Quote from: Thorin on May 14, 2012, 10:03:54 AM
Quote from: Melbosa on May 14, 2012, 09:09:01 AM
Yeah I figured as much.  Well I'm hoping the one I have to run this on has the spare space at the end of the drive, and I don't have a larger or equivalent drive handy.  Good news is that this was freshly imaged from an HP restore, so I hope it really is only all at the beginning of the drive.

I suggest you go buy an equivalent or larger drive.  I have no idea what ddrescue will do with less space, but I doubt that it will selectively remove blocks or sectors, as those _might_ contain data.

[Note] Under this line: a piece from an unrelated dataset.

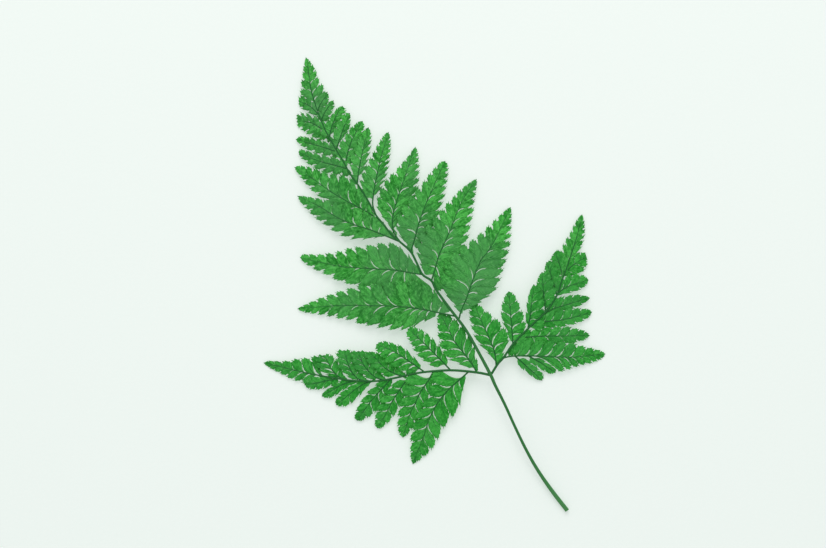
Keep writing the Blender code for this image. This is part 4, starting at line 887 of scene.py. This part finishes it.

The point is you CAN'T selectively remove stuff without knowledge of the filesystem, removing even blank space at the end wrecks the consistency of the volume.. That is the catch with block level copy, it basically works with ANY filesystem but it has to be an exact copy or your volume will not boot or will be corrupt.

Melbosa

Ahh yes, unless you remap the volume partitions ;), and fix up the MBR.  I will try and let you guys know how it goes. I really don't have another drive to try this with and the client won't spend any more money on the system.  Again I don't need this thing to boot into a working OS... just need that damn HP Image partition to come across, which will be at the beginning of the drive (accroding to my HP tech reps through work anyway).
Sometimes I Think Before I Type... Sometimes!

Thorin

Prayin' for a 20!

gcc thorin.c -pedantic -o Thorin
compile successful

Melbosa

Going from a 500GB to a 300GB, with only 35GBs of data *including the HP Image stuff at 13GB.
Sometimes I Think Before I Type... Sometimes!

Tom

Better hope NTFS didn't decide to store anything important near the middle-end or end of the disk. I've seen NTFS put parts of the MTF and other housekeeping stuff near the end or middle-end of the disk.
<Zapata Prime> I smell Stanley... And he smells good!!!

Mr. Analog

For 35 GB of data I'm pretty sure aberrance will be small, if any.
By Grabthar's Hammer

Melbosa

True but those things are rebuildable with the tools out there.  Again I'll let you guys know how I make out.  I have little choice at this point.
Sometimes I Think Before I Type... Sometimes!